#### Available data:
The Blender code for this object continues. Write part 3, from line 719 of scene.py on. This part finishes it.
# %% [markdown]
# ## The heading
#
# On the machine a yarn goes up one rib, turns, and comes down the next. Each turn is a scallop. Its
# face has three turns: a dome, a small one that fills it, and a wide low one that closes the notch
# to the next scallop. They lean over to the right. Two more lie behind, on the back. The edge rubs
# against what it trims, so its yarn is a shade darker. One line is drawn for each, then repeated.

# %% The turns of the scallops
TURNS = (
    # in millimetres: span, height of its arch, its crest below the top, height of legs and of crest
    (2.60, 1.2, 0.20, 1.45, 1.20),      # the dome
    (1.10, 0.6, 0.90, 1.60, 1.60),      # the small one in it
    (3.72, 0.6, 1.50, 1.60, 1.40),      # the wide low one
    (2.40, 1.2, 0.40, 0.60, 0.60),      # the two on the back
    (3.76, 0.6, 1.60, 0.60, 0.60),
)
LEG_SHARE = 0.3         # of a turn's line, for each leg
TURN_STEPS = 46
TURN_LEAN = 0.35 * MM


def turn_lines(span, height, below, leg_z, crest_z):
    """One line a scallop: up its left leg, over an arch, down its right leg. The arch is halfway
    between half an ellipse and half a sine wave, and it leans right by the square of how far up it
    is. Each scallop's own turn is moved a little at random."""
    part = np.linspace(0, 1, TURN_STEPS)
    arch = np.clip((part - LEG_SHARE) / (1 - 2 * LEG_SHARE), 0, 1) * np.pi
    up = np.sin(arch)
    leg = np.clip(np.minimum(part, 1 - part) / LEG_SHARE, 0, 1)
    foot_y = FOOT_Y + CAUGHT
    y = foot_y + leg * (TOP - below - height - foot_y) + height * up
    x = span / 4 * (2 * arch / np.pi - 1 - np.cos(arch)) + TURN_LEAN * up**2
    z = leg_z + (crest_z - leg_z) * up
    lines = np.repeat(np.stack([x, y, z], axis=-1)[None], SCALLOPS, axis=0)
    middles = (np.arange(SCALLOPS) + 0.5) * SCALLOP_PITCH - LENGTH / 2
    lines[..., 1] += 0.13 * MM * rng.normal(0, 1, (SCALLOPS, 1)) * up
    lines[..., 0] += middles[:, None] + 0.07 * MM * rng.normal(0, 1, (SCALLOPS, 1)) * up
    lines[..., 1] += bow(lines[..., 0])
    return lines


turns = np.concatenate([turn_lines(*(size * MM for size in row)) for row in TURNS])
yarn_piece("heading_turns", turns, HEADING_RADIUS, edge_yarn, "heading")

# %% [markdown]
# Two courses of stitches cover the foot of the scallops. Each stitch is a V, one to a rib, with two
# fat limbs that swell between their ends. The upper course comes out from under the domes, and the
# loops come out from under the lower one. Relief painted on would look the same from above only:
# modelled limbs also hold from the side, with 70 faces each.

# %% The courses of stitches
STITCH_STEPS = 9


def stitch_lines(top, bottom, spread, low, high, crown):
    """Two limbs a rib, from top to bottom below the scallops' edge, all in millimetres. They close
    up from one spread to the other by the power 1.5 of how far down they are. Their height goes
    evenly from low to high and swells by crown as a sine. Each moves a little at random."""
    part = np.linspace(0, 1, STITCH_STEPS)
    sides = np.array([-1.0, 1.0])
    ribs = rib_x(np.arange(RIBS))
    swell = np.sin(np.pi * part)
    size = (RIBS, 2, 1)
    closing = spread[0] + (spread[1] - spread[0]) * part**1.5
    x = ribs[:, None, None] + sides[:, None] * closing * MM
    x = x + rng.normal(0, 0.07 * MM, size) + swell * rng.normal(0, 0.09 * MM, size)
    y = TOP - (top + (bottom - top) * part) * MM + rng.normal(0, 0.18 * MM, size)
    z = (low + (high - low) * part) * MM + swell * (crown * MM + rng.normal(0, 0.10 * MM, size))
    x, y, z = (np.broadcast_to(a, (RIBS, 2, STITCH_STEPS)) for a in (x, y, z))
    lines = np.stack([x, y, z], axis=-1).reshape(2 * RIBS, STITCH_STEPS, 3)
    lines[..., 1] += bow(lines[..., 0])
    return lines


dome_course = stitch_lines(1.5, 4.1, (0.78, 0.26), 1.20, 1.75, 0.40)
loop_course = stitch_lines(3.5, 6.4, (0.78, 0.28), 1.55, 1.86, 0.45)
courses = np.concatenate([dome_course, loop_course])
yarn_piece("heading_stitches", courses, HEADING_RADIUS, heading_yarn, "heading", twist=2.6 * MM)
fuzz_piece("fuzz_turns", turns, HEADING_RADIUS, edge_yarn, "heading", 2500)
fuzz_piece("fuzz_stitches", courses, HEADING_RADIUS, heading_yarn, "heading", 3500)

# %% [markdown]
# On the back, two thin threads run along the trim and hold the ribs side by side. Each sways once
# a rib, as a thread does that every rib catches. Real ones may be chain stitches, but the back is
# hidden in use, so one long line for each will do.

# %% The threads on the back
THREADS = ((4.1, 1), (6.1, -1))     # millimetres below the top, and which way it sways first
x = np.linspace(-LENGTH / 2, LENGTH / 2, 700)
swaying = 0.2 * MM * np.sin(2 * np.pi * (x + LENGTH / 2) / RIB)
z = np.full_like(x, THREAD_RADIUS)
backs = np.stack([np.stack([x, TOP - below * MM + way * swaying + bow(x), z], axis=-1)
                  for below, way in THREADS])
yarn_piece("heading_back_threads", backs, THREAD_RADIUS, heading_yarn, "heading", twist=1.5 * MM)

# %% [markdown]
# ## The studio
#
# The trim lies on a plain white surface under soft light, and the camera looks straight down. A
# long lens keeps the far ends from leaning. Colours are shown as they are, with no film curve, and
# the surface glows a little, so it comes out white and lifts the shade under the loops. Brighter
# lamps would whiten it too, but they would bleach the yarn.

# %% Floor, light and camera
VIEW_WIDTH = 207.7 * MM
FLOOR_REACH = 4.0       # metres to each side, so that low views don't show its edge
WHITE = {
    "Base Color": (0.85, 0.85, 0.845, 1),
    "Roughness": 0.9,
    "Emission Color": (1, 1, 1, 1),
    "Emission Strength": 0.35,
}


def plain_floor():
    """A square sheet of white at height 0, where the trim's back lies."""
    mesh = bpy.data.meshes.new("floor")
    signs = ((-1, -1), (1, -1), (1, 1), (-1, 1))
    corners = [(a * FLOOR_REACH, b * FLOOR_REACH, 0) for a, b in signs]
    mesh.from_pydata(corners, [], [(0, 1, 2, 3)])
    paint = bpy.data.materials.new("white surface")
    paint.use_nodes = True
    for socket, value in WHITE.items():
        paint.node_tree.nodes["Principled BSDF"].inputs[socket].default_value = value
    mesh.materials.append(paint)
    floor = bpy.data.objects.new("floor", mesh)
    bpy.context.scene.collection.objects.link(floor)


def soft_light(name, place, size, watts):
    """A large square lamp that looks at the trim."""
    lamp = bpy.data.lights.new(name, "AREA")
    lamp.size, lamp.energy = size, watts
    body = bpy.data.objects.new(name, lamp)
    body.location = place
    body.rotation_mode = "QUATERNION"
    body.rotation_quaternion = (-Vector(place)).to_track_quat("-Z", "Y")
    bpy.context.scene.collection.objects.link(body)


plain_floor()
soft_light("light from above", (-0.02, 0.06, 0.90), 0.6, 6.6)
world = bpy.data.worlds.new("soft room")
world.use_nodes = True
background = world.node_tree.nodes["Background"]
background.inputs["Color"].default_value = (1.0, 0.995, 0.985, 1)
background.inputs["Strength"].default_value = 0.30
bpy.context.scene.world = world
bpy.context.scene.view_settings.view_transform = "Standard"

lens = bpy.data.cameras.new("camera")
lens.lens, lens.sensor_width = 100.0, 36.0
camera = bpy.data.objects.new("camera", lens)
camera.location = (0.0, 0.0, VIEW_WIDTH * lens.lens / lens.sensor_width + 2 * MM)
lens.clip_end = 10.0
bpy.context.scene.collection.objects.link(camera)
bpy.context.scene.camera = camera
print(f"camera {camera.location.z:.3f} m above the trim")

#### Task prompt:
Return exactly the leading lines of the listing, stopping after the line in which "# against what" occurs.

#### Response to the exercise:
The Blender code for this object continues. Write part 3, from line 719 of scene.py on. This part finishes it.
# %% [markdown]
# ## The heading
#
# On the machine a yarn goes up one rib, turns, and comes down the next. Each turn is a scallop. Its
# face has three turns: a dome, a small one that fills it, and a wide low one that closes the notch
# to the next scallop. They lean over to the right. Two more lie behind, on the back. The edge rubs
# against what it trims, so its yarn is a shade darker. One line is drawn for each, then repeated.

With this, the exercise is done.